Malcolm X made the following observation when he attended a convention of the NAACP:
They've got the same kind of ideas you have. They act a little different, but they've got the same kind of ideas, because they're catching the same hell we're catching. I didn't find any hostility at that convention at all. In fact, I sat and listened to them go through their business and learned a lot from it.
And one of the things I learned is they only charge, I think, $2.50 a year for membership, and that's it. Well, this is one of the reasons that they have problems. Because any time you have an organization that costs $2.50 a year to belong to, it means that that organization has to turn in another direction for funds. And this is what castrates it.
Like Malcolm X, socialists contend that democratic control of movements and organizations is not an added extra, but a necessity for success. Even in the struggle for immediate reforms, having the widest possible participation and democratic debate allows us to collectively assess and determine the most effective strategies.
WHEN NONPROFITS and NGOs implement strategies that are ineffective or even counterproductive to our goals, there is no way for the movement to hold them accountable or get them to change course.
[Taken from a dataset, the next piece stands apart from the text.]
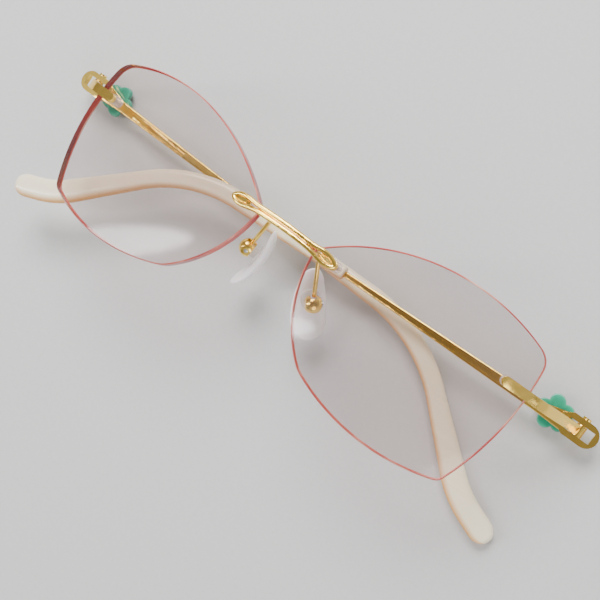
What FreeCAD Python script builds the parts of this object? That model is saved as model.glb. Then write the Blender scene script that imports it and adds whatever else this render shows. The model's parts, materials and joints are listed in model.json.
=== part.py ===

But even when they are successful in winning immediate changes, this top-down approach relegates the majority to the role of passive recipients rather than active participants in their own liberation. This is major problem in the long run if we are to win lasting, system change.
In his pamphlet The Two Souls of Socialism, U.S. socialist Hal Draper explained why revolutionary Marxists take a different approach:
What unites the many different forms of Socialism-from-Above is the conception that socialism (or a reasonable facsimile thereof) must be handed down to the grateful masses in one form or another, by a ruling elite which is not subject to their control in fact. The heart of Socialism-from-Below is its view that socialism can be realized only through the self-emancipation of activized masses in motion, reaching out for freedom with their own hands, mobilized "from below" in a struggle to take charge of their own destiny, as actors (not merely subjects) on the stage of history.
"The emancipation of the working classes must be conquered by the working classes themselves": this is the first sentence in the Rules written for the First International by Marx, and this is the First Principle of his lifework.
This is why our emphasis is on building up the confidence and self-organization of the widest possible layers of ordinary people. Only through our collective struggle do we have the power to both bring capitalism to its knees and become capable of reorganizing society in our own interests. No nonprofit, however well-intentioned, can do it for us.